L’éros de la création est perverti par les incubes et succubes de la démonstration.
De retour en sa masure, Gilbert sculpte et sculpte encore, enivrant son esprit et tout son corps. Dans sa spontanéité de faune, Gilbert nous rappelle que l’on ne crée pas avec sa langue, mais avec chaque tendon, chaque muscle, chaque nerf, tous unis en une sarabande mystique, alors que le visage brulant et emperlé de sueur du créateur se moire d’or au soleil couchant.

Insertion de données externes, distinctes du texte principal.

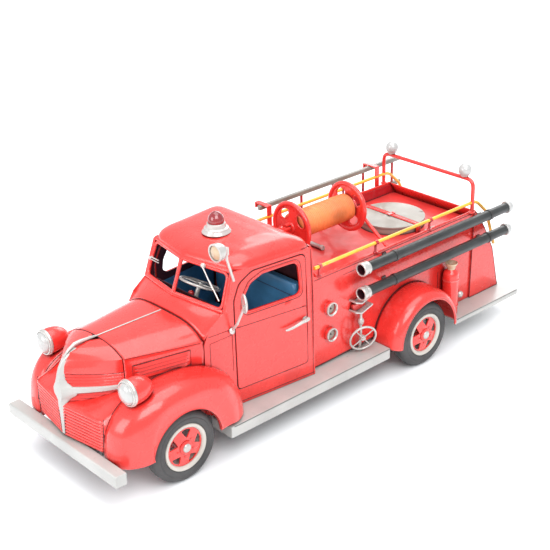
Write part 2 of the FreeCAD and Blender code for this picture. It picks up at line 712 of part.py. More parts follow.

Certes, Vincenot n’est pas Proust, mais pourquoi honnir le « régionalisme » en littérature ? La Normandie n’est –elle pas le point de confluence sensible chez Proust ? Dans sa prose matoise, le Bourguignon ne fait-il pas le même métier que Parisien ? Traquer sans cesse l’éphémère, mettre en abyme ce qui nous échappe tel Patinir (peintre du début du 16e siècle), magnifiant ces détails qui narguent de prime abord le voyeur, mais révèlent avec un peu d’effort une profondeur quasi cosmogonique.
Citons Genevoix – encore un « régionaliste » - qui, après l’épreuve des tranchées, tentant de solder un trop plein de souffrance en évoquant ses camarades disparus, n’accabla pas le lecteur d’un docte discours moralisateur, mais s’arrêta sur ces petits détails qui font notre existence :
Vous n’êtes guère plus d’une centaine, et votre foule m’apparait effrayante, trop lourde, trop serrée pour moi seul. Combien de vos gestes passés aurais-je perdus, chaque demain, et de vos paroles vivantes, et de tout ce qui était vous ? Il ne me reste plus que moi, et l’image de vous que vous m’avez donnée.
Presque rien : trois sourires sur une toute petite photo, un vivant entre deux morts, la main posée sur leur épaule. Ils clignent des yeux, tous les trois, à cause du soleil printanier. Mais du soleil, sur la petite photo grise, que reste-t-il ?
Recherchons chaque jour le soleil et le printemps, c’est une louable cause.